Das Rollenspiel „Finsterland“ mit seinem Steampunk-Hintergrund war für mich eine der großen Überraschungen der letzten Jahre. Das gilt umso mehr, wenn man bedenkt, dass die Veröffentlichung im Eigenverlag erfolgt ist. Schon im Grundregelwerk und auch in den anderen beiden Quellenbüchern wurden Kurzgeschichten eingestreut, um auf den Hintergrund des Spiels einzustimmen. Das vorliegende Taschenbuch vereint nun acht sehr unterschiedliche Kurzgeschichten auf 282 Seiten.

Jede Geschichte stammt aus der Feder eines anderen Autors, welche kurz am Ende des Buches vorgestellt werden. Alle Geschichten vereinen die typischen Elemente des Finsterlandes in sich. Vieles erinnert an das reale ausgehende 19. Jahrhundert, vermischt mit Steampunk und Fantasy.
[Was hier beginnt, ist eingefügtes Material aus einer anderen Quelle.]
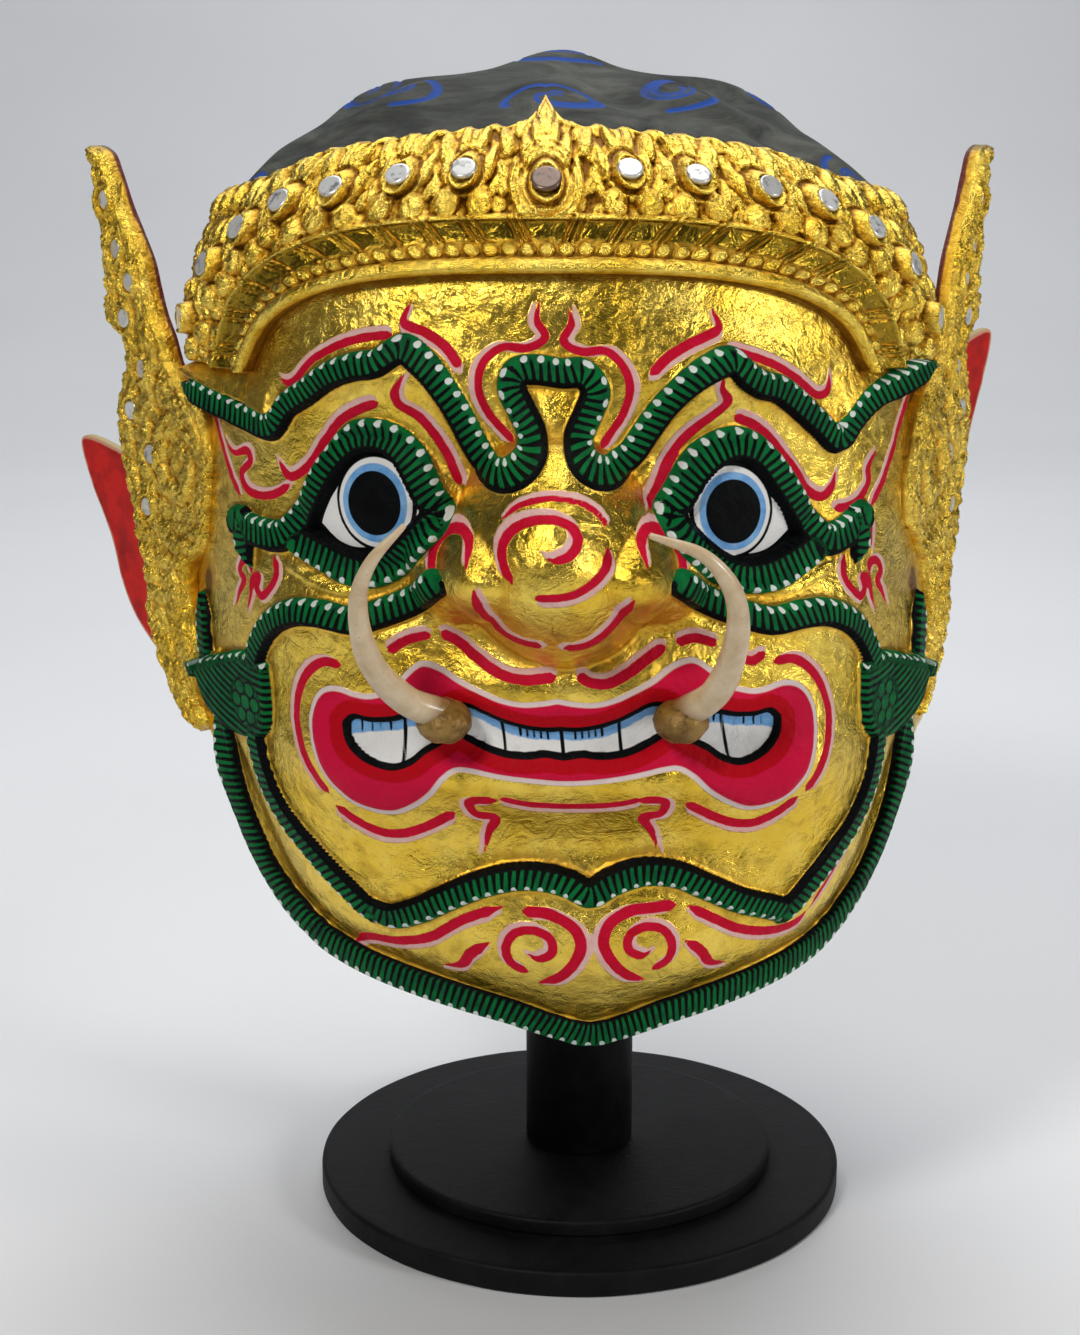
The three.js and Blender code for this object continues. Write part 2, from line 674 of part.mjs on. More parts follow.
function socketSolid(side, keepOut) {
  const lump = new THREE.SphereGeometry(SOCKET_RADIUS, 10, 6);
  lump.scale(1, 1.1, 0.8);
  const [x, y, v] = TUSK_ROOT;
  lump.translate(AXIS_X + side * x, y + 1, MASK_LIFT + v - 2);
  return largestPiece(solidFromGeometry(lump).subtract(keepOut).subtract(tuskSolid(side, GAP)));
}

// Stand

function turned(profile, segments) {
  const points = profile.map(([r, z]) => new THREE.Vector2(r, z));
  return new THREE.LatheGeometry(points, segments).rotateX(Math.PI / 2);
}

function discGeometry(radius, from, to) {
  return turned([
    [0, from], [radius, from], [radius, to - EDGE_ROUND], [radius - EDGE_ROUND, to], [0, to],
  ], 36);
}

function postSolid() {
  const foot = BASE_THICK + STEP_THICK + 2 * GAP;
  const top = MASK_LIFT + SHOULDER + DOME_RISE;
  const post = turned([[0, foot], [POST_RADIUS, foot], [POST_RADIUS, top], [0, top]], 24);
  return solidFromGeometry(post).intersect(hollowSolid(WALL + 2 * GAP));
}

// Finishes

const gold = { color: '#d9a531', roughness: 0.3, metalness: 0.9 };
const mirror = { color: '#d8dadd', roughness: 0.08, metalness: 1 };
const redLeather = { color: '#c3231d', roughness: 0.55, metalness: 0 };
const ivory = { color: '#e8dcc0', roughness: 0.4, metalness: 0 };
const lacquer = { color: '#9a6a26', roughness: 0.45, metalness: 0.2 };
const blackWood = { color: '#17181a', roughness: 0.6, metalness: 0 };

const mask = new THREE.Group();

function place(name, geometry, finish) {
  const mesh = new THREE.Mesh(geometry, new THREE.MeshStandardMaterial(finish));
  mesh.name = name;
  mask.add(mesh);
}

const shell = maskShell();
const crown = crownBand();
const keepOut = clearanceSolid().add(shell).add(crown);

place('stand_base', discGeometry(BASE_RADIUS, 0, BASE_THICK), blackWood);
place('stand_step', discGeometry(STEP_RADIUS, BASE_THICK + GAP, BASE_THICK + GAP + STEP_THICK), blackWood);
place('stand_post', geometryFrom(postSolid()), blackWood);
place('mask_shell', geometryFrom(shell), gold);
place('crown_band', geometryFrom(crown), gold);
crownSeats.forEach((seat, i) => {
  const disc = pegGeometry(seat.u, seat.v, seat.radius, GAP, GAP + MIRROR_THICK, seat.out);
  place(`crown_mirror_${i + 1}`, disc, mirror);
});
EAR_SIDES.forEach((ear) => {
  place(`ear_flame_${ear.name}`, geometryFrom(earFlame(ear, keepOut)), gold);
  place(`ear_wing_${ear.name}`, geometryFrom(earWing(ear, keepOut)), redLeather);
  const matrix = plateMatrix(ear.side, EAR_ROOT_X, EAR_ROOT_Y, ear.turn);
  EAR_MIRRORS.forEach((spot, i) => {
    const disc = platePeg(spot, EAR_MIRROR_RADIUS, GAP, GAP + MIRROR_THICK, matrix, ear.side);
    place(`ear_mirror_${ear.name}_${i + 1}`, disc, mirror);
  });
  place(`tusk_${ear.name}`, geometryFrom(tuskSolid(ear.side, 0)), ivory);
  place(`tusk_socket_${ear.name}`, geometryFrom(socketSolid(ear.side, keepOut)), lacquer);
});

export default mask;
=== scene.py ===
"""Dresses a Thai khon mask of a demon: gold leaf, paint and fine relief, crown, ears, tusks and stand."""

import math

import bpy
import numpy as np
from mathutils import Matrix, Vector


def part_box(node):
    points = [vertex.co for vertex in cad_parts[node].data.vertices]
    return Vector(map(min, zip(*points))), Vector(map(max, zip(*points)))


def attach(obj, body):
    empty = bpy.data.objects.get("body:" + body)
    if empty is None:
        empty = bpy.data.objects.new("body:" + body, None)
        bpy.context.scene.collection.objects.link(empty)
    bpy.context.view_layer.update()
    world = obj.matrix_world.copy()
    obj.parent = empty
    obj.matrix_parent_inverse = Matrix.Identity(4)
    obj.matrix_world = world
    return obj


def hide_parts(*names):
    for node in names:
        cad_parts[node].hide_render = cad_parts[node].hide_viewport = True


bl_info = {
    "name": "Khon mask finish",
    "version": (1, 0, 0),
    "blender": (4, 5, 0),
    "location": "3D View > Sidebar > Mask",
    "description": "Gold leaf, painted bands, crown, ears, hair, tusks, mirrors and stand of a khon mask",
    "category": "Add Mesh",
}

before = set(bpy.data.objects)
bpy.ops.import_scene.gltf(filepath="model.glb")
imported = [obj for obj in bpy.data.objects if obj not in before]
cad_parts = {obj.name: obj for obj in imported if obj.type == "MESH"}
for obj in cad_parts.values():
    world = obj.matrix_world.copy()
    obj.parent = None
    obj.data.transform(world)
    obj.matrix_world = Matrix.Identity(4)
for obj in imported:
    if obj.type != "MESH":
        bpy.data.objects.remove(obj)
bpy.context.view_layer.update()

# Sizes in millimetres, as in the mask's drawing
MM = 0.001
MASK_LIFT = 80.0
AXIS_X = -7.0
WALL = 4.5
SHOULDER = 208.0
DOME_RISE = 73.0
DOME_POWER = 2.1
SECTION_POWER = 2.25
CHART_RADIUS = 115.0
HALF_TURN = math.pi * CHART_RADIUS
BAND_RISE = 2.6
BAND_HALF = 3.85
LID_HALF = 4.5
TAIL_HALF = 4.3
RIM_HALF = 4.6
GAP = 0.35
CROWN_FOOT = 198.0
CROWN_SIDE = 150.0
ARCH_FOOT = 182.0
ARCH_HALF = 94.5
ARCH_RISE = 45.5
ARCH_POWER = 2.8
SKIN_TOP = 232.0  # the gilded face ends here, behind the crown, and the hair begins
FAR = 99.0  # stands for a place out of a line's reach

# Stand
BASE_RADIUS = 86.0
BASE_THICK = 8.0
STEP_RADIUS = 63.5
STEP_THICK = 5.0
POST_RADIUS = 17.5

# Camera, fitted to the photograph's frame
FRAME_HIGH_PX = 1335
FOCAL_PX = 2437
SENSOR = 36.0
CAMERA_PLACE = (-0.013, -0.750, 0.3634)
CAMERA_DIP = 14.19


def through(stations):
    """A monotone cubic through stations; an inner slope is the harmonic mean of its neighbours' slopes."""
    xs, ys = np.array(stations, float).T
    slope = np.diff(ys) / np.diff(xs)
    tangent = np.concatenate([slope[:1], np.zeros(len(xs) - 2), slope[-1:]])
    before, after = slope[:-1], slope[1:]
    rising = before * after > 0
    tangent[1:-1][rising] = 2 * (before * after)[rising] / (before + after)[rising]

    def at(x):
        x = np.clip(np.asarray(x, float), xs[0], xs[-1])
        i = np.clip(np.searchsorted(xs, x, side="right") - 1, 0, len(xs) - 2)
        width = xs[i + 1] - xs[i]
        t = (x - xs[i]) / width
        rise = ys[i + 1] - ys[i]
        a, b = tangent[i] * width, tangent[i + 1] * width
        return ys[i] + t * (a + t * (3 * rise - 2 * a - b + t * (a + b - 2 * rise)))

    return at


half_width = through([
    [0, 80], [20, 91], [60, 108], [85, 113], [115, 114], [150, 112], [182, 110], [208, 107],
])
front_depth = through([[0, 92], [20, 106], [40, 112], [85, 117], [115, 118], [182, 116], [208, 113]])
back_depth = through([[0, 70], [40, 80], [72, 93], [115, 109], [150, 116], [182, 117], [208, 114]])
rim_height = through([
    [0, 6], [10, 8.5], [23, 14], [38, 18], [55, 21.5], [70, 24.5], [84, 28.5], [95, 36.5], [103, 46],
    [109, 58], [113, 69], [119, 80], [130, 88], [170, 84], [HALF_TURN, 72],
])
crown_top = through([
    [0, 272], [4, 268], [8, 265.5], [22, 264.4], [48, 262.3], [82, 258], [110, 250], [150, 245],
    [HALF_TURN, 236],
])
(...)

Das Finsterland ist eine fantastische Version der Donaumonarchie, zumindest der extensive Gebrauch von österreichischen Dialekten drängt den Vergleich auf.

Den Anfang macht „Fraukensteigs Monster“ von Sybille Lengauer. Wie man am Titel unschwer erkennen kann, ist die Geschichte im Kern eine Interpretation der Frankensteinthematik von Mary Shelly. Die Herangehensweise an das Thema fand ich gut aufgelöst. Und alles auch noch mit sozialkritischen Aspekten. Na ja, die Botschaft ist ziemlich simpel und die menschlichen Protagonisten sind alles andere als sympathisch. Die Geschichte ist mit 45 Seiten recht umfangreich.

Die zweite, ungleich kürzere Geschichte hat E. J. Geiger geschrieben, der Titel lautet „Sie nannten ihn Schemel“. Ein Zugereister versucht sich in der mondänen Hauptstadt des Finsterlandes als Personenschützer. Dabei hat er nicht nur ein Attentat zu vereiteln, sondern auch noch mit dem hiesigen Dialekt und den Gepflogenheiten zu kämpfen. Auch hier werden soziale Unterschiede herausgekehrt, um zusätzliches Konfliktpotential zu schaffen.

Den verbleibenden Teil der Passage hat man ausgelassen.